The Slave Trade Act 1807 abolished the slave trade within the British Empire, though not the possession of slaves.

===West Indiaman===
On Andersons return the Andersons sold her to Bolland, who employed her as a West Indiaman. The Register of Shipping for 1809 showed her master changing from J. Findlay to J. Anderson, her owner from Anderson to Bolland, and her trade from London–Africa to London–Hayti.

On 5 July 1810 Andersons, J. Anderson, commander, was offered for sale at Lloyd's Coffee House in a candle auction.

===General trader===
The Register of Shipping for 1811 gave a new master, Tisdale, a new owner, Captain & Co., and a new trade, Whitby–Quebec. In 1810 Andersons had changed her registry to Whitby and her owner to Mich. Teasdale & Co.

On 20 April 1811, a violent gale drove Anderson, Tait, master, onshore at Peterhead Bay. he had been sailing from London to Quebec. She was got off the shore and she then put into Peterhead. On 18 May, Andersons, Taite, master, put into Whitby. She had to put into Whitby after sustaining damage from grounding at Peterhead.

The Register of Shipping for 1815 showed Anderson with Rochester, master, Teasdale, owner, and trade, London transport.

On 12 November 1818 Anderson, Smith, master, arrived at Newcastle from Archangel. She put to sea on the 15th.

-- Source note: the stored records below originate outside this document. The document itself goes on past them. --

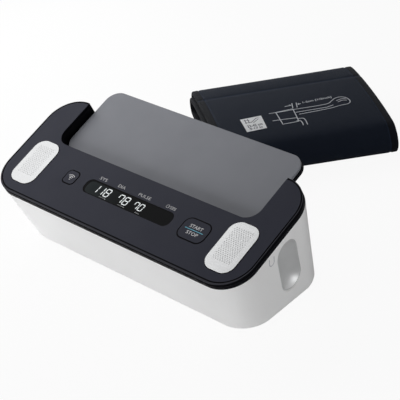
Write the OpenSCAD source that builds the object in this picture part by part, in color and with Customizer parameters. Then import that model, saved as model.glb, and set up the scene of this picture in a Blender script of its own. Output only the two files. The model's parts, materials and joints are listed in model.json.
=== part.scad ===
// Bench-top upper-arm blood pressure monitor with four heart-rhythm electrodes, a phone rest and a rolled arm cuff.
// Millimetres. X runs to the right, Y to the back and Z up. The table is z = 0, and x = y = 0 is the monitor's middle.

/* [Housing] */
// width of the cover, left to right
cover_w = 273; // [240:1:300]
// length of the cover up its slope, from the front edge to the ends of the arms
cover_l = 102; // [95:1:108]
// slope of the cover in degrees
slope = 18; // [14:1:22]
// height of the cover's front edge above the table
front_h = 57; // [54:1:62]
// plan radius of the housing's four corners
corner_r = 26; // [20:1:30]
// width of the case near the table
base_w = 255.6; // [250:0.1:262]
// depth of the case near the table
base_d = 90.3; // [88:0.1:93]
// thickness of the case's walls
wall = 2.4; // [2:0.1:3]
// thickness of the cover panel
panel_t = 2; // [1.6:0.1:2.4]
// width of the groove that runs round the cover near its edge
groove_w = 0.8; // [0.5:0.1:1.2]
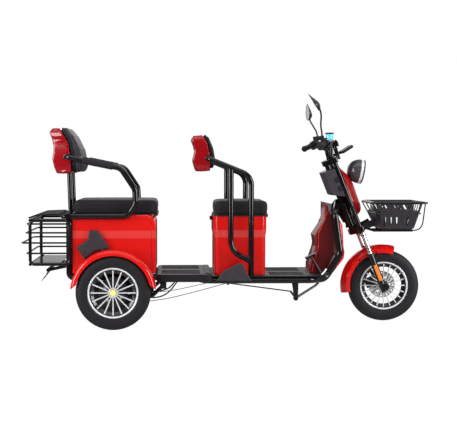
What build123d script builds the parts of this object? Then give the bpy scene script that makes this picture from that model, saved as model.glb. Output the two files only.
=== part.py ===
from build123d import *
import os
from math import cos, radians, sin

os.makedirs("parts", exist_ok=True)

# Electric tricycle: a steered front wheel, a driver's seat on a box and a passenger bench over the rear axle.
# Millimetres. +X is forward, +Y is the vehicle's left, +Z is up.
# The origin is on the ground, under the middle of the vehicle.

# ---------------------------------------------------------------- driving dimensions
wheelbase = 1549
track = 684
rear_overhang = 512  # rear axle to the basket's outermost bar
front_overhang = 245  # front axle to the front basket's rim

rear_x = (rear_overhang - wheelbase - front_overhang) / 2
front_x = rear_x + wheelbase
half_track = track / 2
sides = {"left": 1, "right": -1}

seam = 0.3  # where one piece seats on another
running_gap = 0.3  # round a shaft or a pin

# wheels, size 3.00-10
tyre_radius = 206.5
tyre_width = 80
crown_half = 33
shoulder_drop = 10.5
flange_radius = 139
bead_radius = 127
rim_half = 34
flange_wall = 5
barrel_wall = 5
well_radius = 112
rear_spokes = 16
front_spokes = 20
spoke_depth = 13
spoke_recess = 7

# rear axle
axle_z = tyre_radius
axle_tube = 28
shaft_radius = 12.5
drum_radius = 80
drum_depth = 28
drum_face = 6  # the drum's outer face, inward of the wheel's middle plane
backing_gap = 5
backing_plate = 6
motor_radius = 72
motor_half = 85

# steering geometry
rake = 21.5
trail = 28
fork_lead = 36  # stanchions ahead of the steering axis
leg_y = 78
stem_radius = 17
head_tube = 26
head_low, head_high = 592, 764
lower_yoke_at = 562
upper_yoke_at = 985
yoke_depth = 30
stanchion = 13
slider = 19
slider_top = 411
slider_foot = 176
front_axle = 7
axle_stub = 12  # of the axle outside each fork leg
front_hub_half = 36

# main frame
frame_tube = 19
rail_z = 277
front_rail_z = 263
cross_tube = 13
shield_tube_y = 130

# floor
deck_top = 300
deck_half = 300
deck_skirt = 42
deck_wall = 4
deck_rear = rear_x + 238
deck_step = rear_x + 545
front_deck_top = 288
front_deck_half = 266
front_deck_plate = 6
deck_front = front_x - 384
front_rail_y = front_deck_half - frame_tube - 2

# driver's box, seat, rails and backrest
box_rear = rear_x + 556
box_length = 298
box_half = 200
box_top = 618
box_wall = 4
box_corner = 28
waist_z = 506
waist_band = 26
waist_inset = 5
seat_overhang_rear = 1
seat_overhang_front = 14
driver_seat_half = 212
driver_seat_top = 705
pan_depth = 10
rail_tube = 15.5
driver_rail_y = box_half + 50
rail_front_x = box_rear + 207
rail_rear_x = box_rear + 94
rail_top_z = 948
driver_back_half = 185
backrest_corner = 50

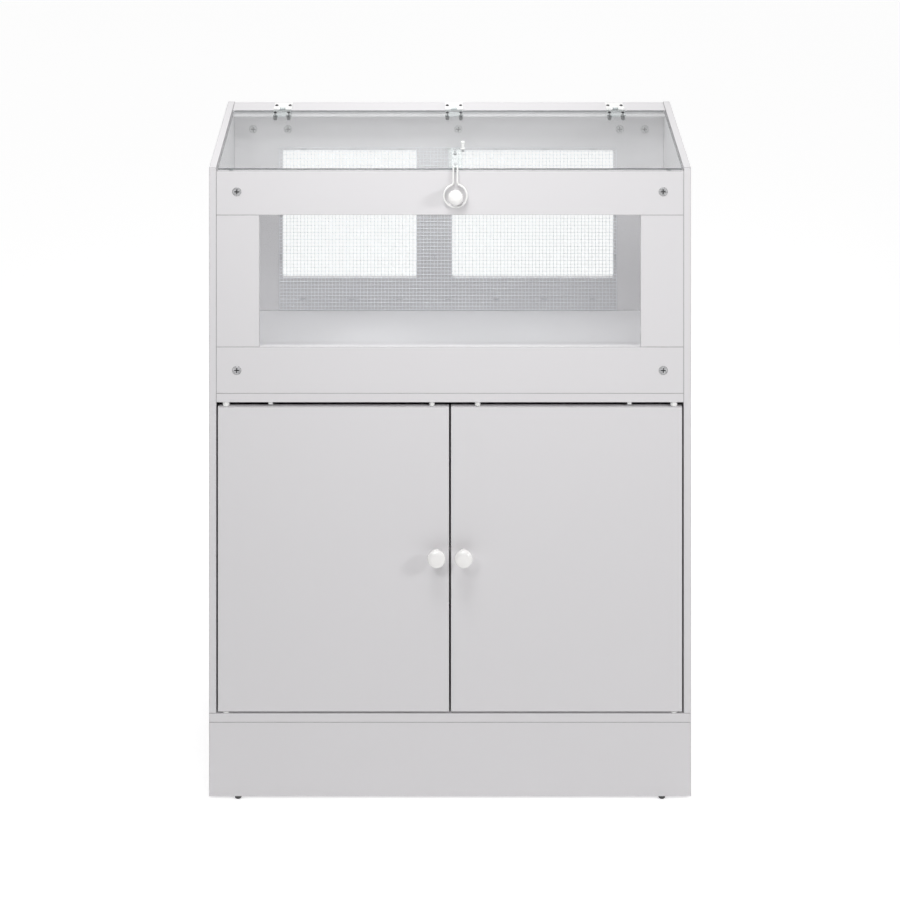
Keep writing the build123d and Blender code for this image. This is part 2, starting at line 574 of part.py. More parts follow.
def make_door(name, side):
    x = mirrored_x(side, DOOR_MIDDLE_GAP / 2, DOOR_OUTER)
    door = board(x, (FRONT, FRONT_INNER), (DOOR_BOTTOM, DOOR_TOP))
    pivot_x = side * PIVOT_X
    pin_in_door = 22.0
    for z, up in ((DOOR_TOP, 1), (DOOR_BOTTOM, -1)):
        mouth = (pivot_x, FRONT_MID, z)
        door -= rod(PIVOT_RADIUS + 0.05, mouth, (0, 0, -up), pin_in_door)
        gap = DOOR_TOP_GAP if up > 0 else DOOR_BOTTOM_GAP
        start = step(mouth, (0, 0, -up), pin_in_door - 0.5)
        pin = rod(PIVOT_RADIUS, start, (0, 0, up), pin_in_door - 0.5 + gap + 7)
        add_hardware(name + "_door_pivot_pins", chamfer(pin.edges(), 0.4))
    knob_x = side * KNOB_X
    door -= rod(2.25, (knob_x, FRONT_INNER, KNOB_Z), (0, -1, 0), BOARD)
    parts[name + "_door"] = door
    face = (knob_x, FRONT, KNOB_Z)
    outline = make_face(knob_profile() + Line((0, 28), (0, 0)))
    knob = Plane(origin=face, z_dir=(0, -1, 0)) * revolve(Plane.XZ * outline, Axis.Z)
    parts[name + "_door_knob"] = knob - rod(2.0, face, (0, -1, 0), 16)
    mouth = (knob_x, FRONT_INNER, KNOB_Z)
    parts[name + "_knob_screw"] = wood_screw(mouth, (0, 1, 0), 1.95, 3.8, BOARD + 14)
    make_strike(name, side)


def make_strike(name, side):
    """The steel disc, let into the top edge of the door, that the magnet holds."""
    mouth = (CATCH_X[name], FRONT_MID, DOOR_TOP)
    down = (0, 0, -1)
    add_bore(name + "_door", rod(4.1, mouth, down, 1.2))
    add_bore(name + "_door", rod(1.45, mouth, down, 11))
    disc = rod(4, step(mouth, down, 1.1), (0, 0, 1), 1)
    parts[name + "_strike_plate"] = disc - rod(1.5, mouth, down, 3)
    screw = rod(1.4, step(mouth, down, 10.5), (0, 0, 1), 10.2)
    parts[name + "_strike_screw"] = screw - block(
        (CATCH_X[name] - 1, CATCH_X[name] + 1), (FRONT_MID - 0.2, FRONT_MID + 0.2), (DOOR_TOP - 0.8, DOOR_TOP)
    )


def make_door_fittings():
    """Pivot bushes, round magnetic catches and stops, in the gaps above and below the doors."""
    for name, side in SIDES.items():
        for wall, face_z, up, flange in (
            ("cage_floor", FLOOR_BOTTOM, 1, DOOR_TOP_GAP - DOOR_RUNNING_GAP),
            ("base_board", BASE_TOP, -1, DOOR_BOTTOM_GAP - DOOR_RUNNING_GAP),
        ):
            mouth = (side * PIVOT_X, FRONT_MID, face_z)
            bush = barrel_under(mouth, up, 5.8, flange)
            below = (side * PIVOT_X, FRONT_MID, face_z - 10)
            add_hardware("door_pivot_bushes", bush - rod(PIVOT_RADIUS + RUNNING_CLEARANCE, below, (0, 0, 1), 20))
            add_bore(wall, rod(4.05, mouth, (0, 0, up), 8.5))
        mouth = (CATCH_X[name], FRONT_MID, FLOOR_BOTTOM)
        catch_height = DOOR_TOP_GAP - DOOR_RUNNING_GAP
        catch = barrel_under(mouth, 1, 4.6, catch_height)
        catch_end = (CATCH_X[name], FRONT_MID, FLOOR_BOTTOM - catch_height)
        add_bore("cage_floor", rod(4.05, mouth, (0, 0, 1), 8.5))
        add_hardware("magnetic_catches", catch - rod(3.1, catch_end, (0, 0, 1), 5))
        magnet_start = step(catch_end, (0, 0, 1), 0.2)
        add_hardware("catch_magnets", rod(3, magnet_start, (0, 0, 1), 4.6))
        add_hardware("door_stops", door_stop(side * STOP_X))


def barrel_under(mouth, up, flange_radius, flange_height):
    """A moulded barrel pushed into a board, with a flange that stands out of it."""
    flange = rod(flange_radius, mouth, (0, 0, -up), flange_height)
    outer = Axis.Z if up < 0 else -Axis.Z
    flange = chamfer(flange.edges().group_by(outer)[-1], 0.5)
    return flange + rod(4, mouth, (0, 0, up), 8)


def door_stop(x):
    """An angle under the cage floor whose lip the back of the door closes against."""
    half = 3.5
    foot = block((x - half, x + half), (FRONT + 2, FRONT_INNER + 10), (FLOOR_BOTTOM - 4, FLOOR_BOTTOM))
    lip = block((x - half, x + half), (FRONT_INNER + 0.3, FRONT_INNER + 3.3), (DOOR_TOP - 9, FLOOR_BOTTOM))
    return chamfer((foot + lip).edges().filter_by(Axis.Z), 0.6)


# ---------------------------------------------------------------- assembly

make_plinth()
make_glides()
make_carcass()
make_shelf()
make_front_frame()
make_pane()
make_rear_wall()
make_mesh()
make_lid()
make_lift_peg()
make_bumpers()
make_hinges()
make_hasp()
make_lid_knob()
for door_name, door_side in SIDES.items():
    make_door(door_name, door_side)
make_door_fittings()
join_plinth()
join_cabinet()
join_cage()

for board_name, holes in bores.items():
    for hole in holes:
        parts[board_name] -= hole
for node, solids in hardware.items():
    parts[node] = Compound(children=solids) if len(solids) > 1 else solids[0]

os.makedirs("parts", exist_ok=True)
for node, shape in parts.items():
    export_step(shape, f"parts/{node}.step")
print(len(parts), "nodes written")
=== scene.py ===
import json
import math

import bmesh
import bpy
from mathutils import Matrix, Vector


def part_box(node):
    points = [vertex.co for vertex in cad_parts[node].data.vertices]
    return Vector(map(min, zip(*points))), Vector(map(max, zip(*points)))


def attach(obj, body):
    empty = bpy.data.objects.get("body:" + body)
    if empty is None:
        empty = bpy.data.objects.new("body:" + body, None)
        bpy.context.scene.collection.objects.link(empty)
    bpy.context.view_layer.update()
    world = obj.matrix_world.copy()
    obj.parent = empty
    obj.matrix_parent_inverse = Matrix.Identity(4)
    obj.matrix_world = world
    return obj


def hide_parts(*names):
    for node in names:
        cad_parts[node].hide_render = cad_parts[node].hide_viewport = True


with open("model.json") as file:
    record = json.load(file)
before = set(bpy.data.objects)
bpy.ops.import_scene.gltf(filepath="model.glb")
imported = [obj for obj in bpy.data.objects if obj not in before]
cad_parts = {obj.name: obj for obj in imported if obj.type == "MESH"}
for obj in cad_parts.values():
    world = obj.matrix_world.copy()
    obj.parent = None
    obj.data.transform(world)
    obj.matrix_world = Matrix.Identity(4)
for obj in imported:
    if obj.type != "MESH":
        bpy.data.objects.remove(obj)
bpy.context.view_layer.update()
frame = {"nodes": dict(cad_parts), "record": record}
MM = 0.001


# ---------------------------------------------------------------- node helpers

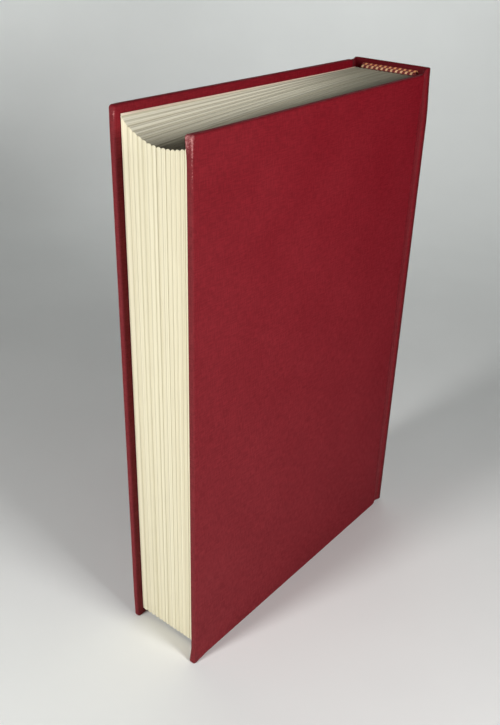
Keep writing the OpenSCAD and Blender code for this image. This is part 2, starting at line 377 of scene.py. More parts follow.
leafPaper = {
    "light": (0.86, 0.81, 0.615, 1),
    "dark": (0.70, 0.64, 0.46, 1),
    # scales across and along, for leaves, bundles of them and gatherings
    "lines": ((5200, 7), (1700, 4), (520, 2)),
    "gap": (0.44, 0.39, 0.26, 1),  # the thin shadow between two gatherings
    "foreGap": 0.36,  # how strong it is at the fore-edge
    "headGap": 0.85,  # and at the head and tail
    "bundleGap": 0.55,  # the same between bundles there
    "litTone": (0.95, 0.93, 0.84, 1),  # painted light on the head and tail, near the front cover
    "litShare": 0.42,
    # painted shadow on the head and tail
    "shadowTone": (0.20, 0.19, 0.145, 1),
    "backShadow": (-12 * mm, 13 * mm, 0.76),  # painted shadow of the back cover: from x, to x, how much there
    "spineShadow": (0.1 * blockHigh.y, blockHigh.y, 0.62),  # the same along y: painted shadow of the spine
}


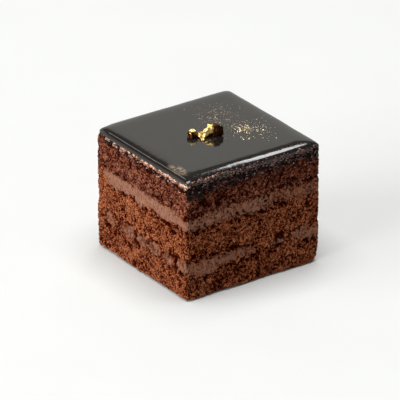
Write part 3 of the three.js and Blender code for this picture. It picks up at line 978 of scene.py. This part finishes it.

She ran afoul of Friendship, Mills, master, and lost her bowsprit as well as sustaining other damage, but succeeded in reaching Hull.

The Register of Shipping for 1820 showed Anderson with J. Sayers, master, Teasdale, owner, and trade Hull to Nova Scotia.

Andersons, Teesdale, master, left Hull on 8 May 1820 and arrived at Quebec on 6 July with nine settlers.

==Fate==
Andersons was wrecked on 16 December 1823 on the south coast of Bornholm, Denmark, while she was sailing from Saint Petersburg, Russia, to Whitby, Yorkshire. Her crew were rescued.